QUANNE JE TEMPE DE VENNEGNE, ZÌ CA VEGNE, ZÌ CA VEGNE PDF Stampa E-mail
L'ha scritt carlo "usinnache"   
martedì 02 ottobre 2007
 Ero impegnato a dirigere le operazioni di vendemmia in alcuni dei latifondi di famiglia che possiedo nel Tarantoshire e tra un incitamento a non battere la fiacca (sempre così questi villici, non perdono occasione per stare in panciolle!) ed una lasciva occhiata alle muliebri rotondità delle pulzelle impegnate nella raccolta dell'uva (sempre così queste villiche, non perdono occasione per tentare la carne di noi possidenti!) mi è sovvenuto un detto in tema: UANNE JE TEMPE DE VENNEGNE, ZÌ CA VEGNE, ZÌ CA VEGNE; QUANNE JE TEMPE DE ZAPPE E PUTE NO’ SE CANOSCENE LE NEPUTE (Quando è periodo di vendemmia, zio vengo, zio vengo; quando è il momento  di zappare e potare non si conoscono i nipoti).
Il detto popolare, ennesima espressione della saggezza dei nostri avi, si presta ad una sfaccettata serie di interpretazioni mirabilmente riportate nel saggio "101 modi di inzuppare il biscotto - Guida completa per una colazione erotica" scritto da Peter Liscebuss (Glasgow, 1745 - Folgorazione durante un tentativo di sottrazione indebita di energia elettrica presso una cabina di B.T. in contrada "Cimino", 1778).
Il Liscebuss fu storico insigne, a lui si devono le pagine che descrissero con esemplare partecipazione e mirabile dovizia di particolari sul "Corriere della Sega" (quotidiano dei falegnami onanisti) le fasi dello scontro tra il generale Carstereo e gli indiani di Toro Azzognato nella famosa battaglia di Little Big Sea.
Nella sua opera citata, il Liscebuss ricorda il detto, riportandolo come esempio della natura egoisticamente approfittatrice dell'uomo in generale e del parente in particolare.
Così il "tempo di vendemmia" assurge ad esempio del periodo di prosperità, in cui si godono i meritati frutti del duro lavoro o di un mega colpo di fortuna nel giocare la schedina del "Super-Enalotto". In questo aureo momento il nostro numero di telefono, il nostro indirizzo, la nostra residenza abituale tornano alla memoria di parenti ed amici di cui da anni non avevamo notizie, compagni di scuola alle elementari ci significano la loro disponibilità ed amicizia, confessando commossi di essersi frenati fino ad oggi dal farlo a causa della loro innata timidezza.

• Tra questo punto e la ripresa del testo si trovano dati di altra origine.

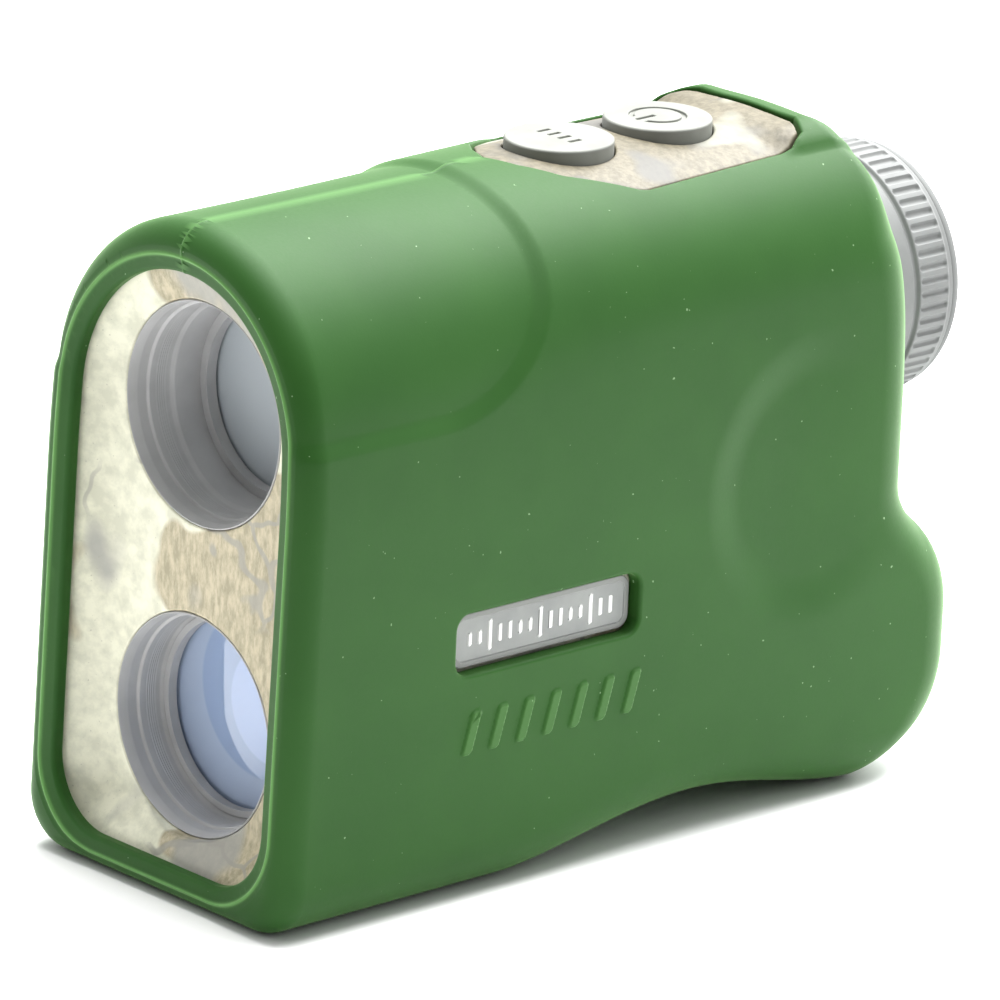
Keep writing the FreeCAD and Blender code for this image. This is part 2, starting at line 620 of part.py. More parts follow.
def make_cap_tab():
    plate = box(-6.7, 6.7, 49.45, 50.3, BATTERY_Z - 2.4, TAB_PIN_Z)
    grip = cyl_y(2.4, 49, 51, BATTERY_Z - 3.2)
    knuckle = cyl_x(0.8, -6.7, 6.7, TAB_PIN_Y, TAB_PIN_Z)
    return join([plate.cut(grip), knuckle]).cut(cyl_x(0.5, -8, 8, TAB_PIN_Y, TAB_PIN_Z))


# ---- trim and fasteners ----
def make_badge(side):
    """Thin plate stuck on the housing, with a slightly sunk field."""
    near, far = HALF_WIDTH - SKIN, HALF_WIDTH - BADGE_SINK
    length, height = BADGE_LENGTH - 2 * BADGE_GAP, BADGE_HEIGHT - 2 * BADGE_GAP
    x0, x1 = sorted((side * near, side * far))
    plate = round_plate(length, height, 1.5, x0, x1, BADGE_Y, BADGE_Z)
    p0, p1 = sorted((side * (far - 0.12), side * (far + 1)))
    field = round_plate(length - 2 * BADGE_BORDER, height - 2 * BADGE_BORDER, 1.0, p0, p1, BADGE_Y, BADGE_Z)
    return plate.cut(field)


def make_housing_screws():
    screws = []
    for y, z in SCREW_SPOTS:
        slot = box(-11, -9.0, y - 0.25, y + 0.25, z - 1.2, z + 1.2)
        screws.append(join([cyl_x(1.9, -9.6, -8.0, y, z), cyl_x(1.0, -8.0, 8.6, y, z)]).cut(slot))
    return Part.makeCompound(screws)


def make_board_screws():
    screws = []
    for side in (1, -1):
        for y, z in BOARD_POSTS:
            head = sorted((side * 14.0, side * 14.8))
            shank = sorted((side * 14.8, side * 17.8))
            screws.append(join([cyl_x(1.5, head[0], head[1], y, z), cyl_x(0.8, shank[0], shank[1], y, z)]))
    return Part.makeCompound(screws)


def make_eyepiece_screws():
    screws = []
    for dz in (1, -1):
        for dx in (1, -1):
            x, z = dx * 9.3, VIEW_Z + dz * 9.3
            screws.append(join([cyl_y(1.5, 32.8, 33.6, z, x), cyl_y(0.8, 33.6, 38.0, z, x)]))
    return Part.makeCompound(screws)


def build():
    outer = envelope(0.0)
    skin = envelope(SKIN, LIP_T)
    core = envelope(CORE, CORE)
    deck = envelope(DECK_SINK, LIP_T)
    lanyard_bar = cyl_z(0.8, LANYARD_Z - 4.2, LANYARD_Z + 4.2, LANYARD_Y, -19.6)
    parts = {
        "silicone_sleeve": make_sleeve(outer, skin),
        "left_housing_shell": make_shell(1, skin, core),
        "right_housing_shell": make_shell(-1, skin, core),
        "front_bezel": make_bezel(skin),
        "button_panel": make_button_panel(deck, skin),
        "mode_button": cut_mode_mark(make_button(MODE_Y), MODE_Y),
        "power_button": cut_power_mark(make_button(POWER_Y), POWER_Y),
        "button_seals": Part.makeCompound([Part.makeTorus(6.6, 0.28, V(0, y, 74.25), V(0, 0, 1))
                                           for y in (MODE_Y, POWER_Y)]),
        "button_board": make_button_board(),
        "tactile_switches": make_switches(),
        "objective_barrel": make_barrel(VIEW_Z, -33.4, -30.0),
        "objective_retaining_ring": tube_y(11.55, 10.5, -38.4, -37.0, VIEW_Z),
        "objective_lens": lens_y(11.5, -36.6, -34.0, VIEW_Z, 0.3, 0.5),
        "objective_seal": tube_y(11.5, 10.7, -33.9, -33.4, VIEW_Z),
        "receiver_barrel": make_barrel(RECEIVER_Z, -36.6, -36.0),
        "receiver_retaining_ring": tube_y(11.55, 10.8, -42.2, -41.0, RECEIVER_Z),
        "receiver_lens": lens_y(11.5, -40.5, -37.2, RECEIVER_Z, 0.4, 0.0),
        "receiver_seal": tube_y(11.5, 10.7, -37.1, -36.6, RECEIVER_Z),
        "receiver_cone": make_receiver_cone(),
        "apd_module": make_apd(),
        "receiver_board": make_receiver_board(),
        "apd_shield": make_apd_shield(),
        "prism_holder": make_prism_holder(),
        "half_prism": make_half_prism(),
        "roof_prism": make_roof_prism(),
        "laser_module": make_laser_module(),
        "laser_diode": make_laser_diode(),
        "collimator_lens": make_collimator(),
        "lcd_frame": make_lcd_frame(),
        "lcd_panel": box(-7.5, 7.5, 12.1, 13.3, 46.7, 61.7),
        "lcd_flex_cable": make_lcd_flex(),
        "main_board": make_side_board(-1),
        "main_board_chips": make_main_chips(),
        "driver_board": make_side_board(1),
        "driver_components": make_driver_parts(),
        "board_screws": make_board_screws(),
        "battery_tube": make_battery_tube(),
        "battery": make_battery(),
        "battery_spring": make_battery_spring(),
        "battery_cap": make_battery_cap(),
        "battery_cap_seal": torus_y(7.69, 0.29, 48.45, BATTERY_Z),
        "battery_contact_plate": cyl_y(5.0, 45.0, 45.6, BATTERY_Z),
        "cap_tab": make_cap_tab(),
        "cap_tab_pin": cyl_x(0.42, -7.7, 7.7, TAB_PIN_Y, TAB_PIN_Z),
        "eyepiece_tube": make_eyepiece_tube(),
        "eyepiece_screws": make_eyepiece_screws(),
        "ocular_cell": make_ocular_cell(),
        "field_lens": lens_y(8.9, 33.6, 36.3, VIEW_Z, 0.8, 0.0),
        "eye_lens": lens_y(8.9, 43.6, 46.6, VIEW_Z, 0.0, 0.8),
        "ocular_seal": torus_y(10.2, 0.3, 47.45, VIEW_Z),
        "diopter_ring": make_diopter_ring(),
        "eyecup": make_eyecup(),
        "left_badge_plate": make_badge(1),
        "right_badge_plate": make_badge(-1),
        "lanyard_bar": lanyard_bar,
        "housing_screws": make_housing_screws(),
    }
    for name, shape in parts.items():
        solids = shape.Solids
        kept = solids[0] if len(solids) == 1 else Part.makeCompound(solids)
        kept.exportStep("parts/" + name + ".step")
        print(name, len(solids), all(s.isValid() for s in solids), round(kept.Volume, 1))


build()
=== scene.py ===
"""Looks of a laser rangefinder in its silicone sleeve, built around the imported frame.

Lengths in the sizes below are millimetres; a mesh turns into metres only when its object is made.
Most visible pieces are surfaces of a signed distance field: a function that is negative inside the
piece. A coarse net is laid on the field's zero level, pulled onto it, and split where it bends.
"""
import json
import math

import bpy
import numpy as np
from mathutils import Matrix, Vector


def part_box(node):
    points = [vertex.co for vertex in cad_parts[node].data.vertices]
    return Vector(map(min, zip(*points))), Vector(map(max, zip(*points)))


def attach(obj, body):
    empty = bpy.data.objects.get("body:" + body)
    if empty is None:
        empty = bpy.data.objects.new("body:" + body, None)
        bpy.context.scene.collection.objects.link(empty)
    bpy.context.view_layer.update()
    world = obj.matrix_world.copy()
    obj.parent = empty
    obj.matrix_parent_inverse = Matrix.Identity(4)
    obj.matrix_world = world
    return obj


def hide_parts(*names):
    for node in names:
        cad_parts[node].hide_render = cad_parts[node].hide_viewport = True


MM = 0.001
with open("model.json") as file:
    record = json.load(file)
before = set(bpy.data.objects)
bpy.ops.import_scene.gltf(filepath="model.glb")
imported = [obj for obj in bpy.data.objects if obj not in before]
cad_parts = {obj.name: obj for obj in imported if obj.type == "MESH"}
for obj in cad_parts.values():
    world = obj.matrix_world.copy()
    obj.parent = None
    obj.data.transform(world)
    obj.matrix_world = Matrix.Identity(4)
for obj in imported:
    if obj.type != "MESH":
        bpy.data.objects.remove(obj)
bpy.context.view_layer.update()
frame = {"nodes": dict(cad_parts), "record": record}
NODES = frame["nodes"]


def box_mm(node):
    lo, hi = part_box(node)
    return np.array(lo) / MM, np.array(hi) / MM


def centre_mm(node):
    lo, hi = box_mm(node)
    return (lo + hi) / 2


# ---- places, from the frame ----
SLEEVE_LO, SLEEVE_HI = box_mm("silicone_sleeve")
VIEW_Z = centre_mm("objective_barrel")[2]
RECEIVER_Z = centre_mm("receiver_barrel")[2]
MOUTH_Y = box_mm("objective_barrel")[0][1]
RING_LO, RING_HI = box_mm("diopter_ring")
RING_R = (RING_HI[0] - RING_LO[0]) / 2
EYE_END_Y = box_mm("eyecup")[1][1]
CAP_LO, CAP_HI = box_mm("battery_cap")
CAP_R = (CAP_HI[0] - CAP_LO[0]) / 2
CAP_Z = centre_mm("battery_cap")[2]
TAB_LO, TAB_HI = box_mm("cap_tab")
TAB_PIN = centre_mm("cap_tab_pin")
BADGE_LO, BADGE_HI = box_mm("left_badge_plate")
BADGE_MID = (BADGE_LO + BADGE_HI) / 2
BADGE_FACE = BADGE_HI[0]
BEZEL_LO, BEZEL_HI = box_mm("front_bezel")
PANEL_LO, PANEL_HI = box_mm("button_panel")
MODE = centre_mm("mode_button")
POWER = centre_mm("power_button")
BUTTON_TOP_Z = box_mm("power_button")[1][2]
LANYARD = centre_mm("lanyard_bar")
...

Come novelli Epuloni veniamo raggiunti da una pletora sussiegosa ed implorante che con fare a volte mellifluo ed a volte pretenzioso ci circonda con la neanche tanto nascosta volontà di godere del nostro meritato "habeo".
Ma non vi è vendemmia senza il duro lavoro preparatorio, nulla può essere tagliato se prima non si è potato, zappato e raschiato (raschiato, non rasckato, raschiato... un po’ di attenzione, sempre ad una cosa pensate!).
Questa legge di natura sfugge però allo stuolo di bipedi mignatte che si affanna a tentare di prevalersi della nostra fortuna; non appena i tempi cambiano codesti individui recuperano tempestivamente la loro precedente distanza e così, quando vi servirà un passaggio in automobile, una piccola somma di danaro per far fronte ad una spesa imprevista, un aiuto per un trasloco o anche solo una spalla su cui piangere, vedrete sbocciare un florilegio di "oggi-ho-il-mal-di-testa", "scusami-ma-proprio-non-posso", prozie con un piede nella fossa e subitanee amnesie per le passate disponibilità ricevute; ripulse e negazioni si sprecheranno, coloro che fino a qualche tempo prima si dichiaravano nostri fratelli cambieranno strada per non incontrarci.
Così i nostri progenitori, ammaestrati dall'esperienza di vita, vollero ammonire le generazioni a venire che, per quanto sia sconfortante dirlo, vale il "Fai del male e pentiti, fai del bene e scordalo".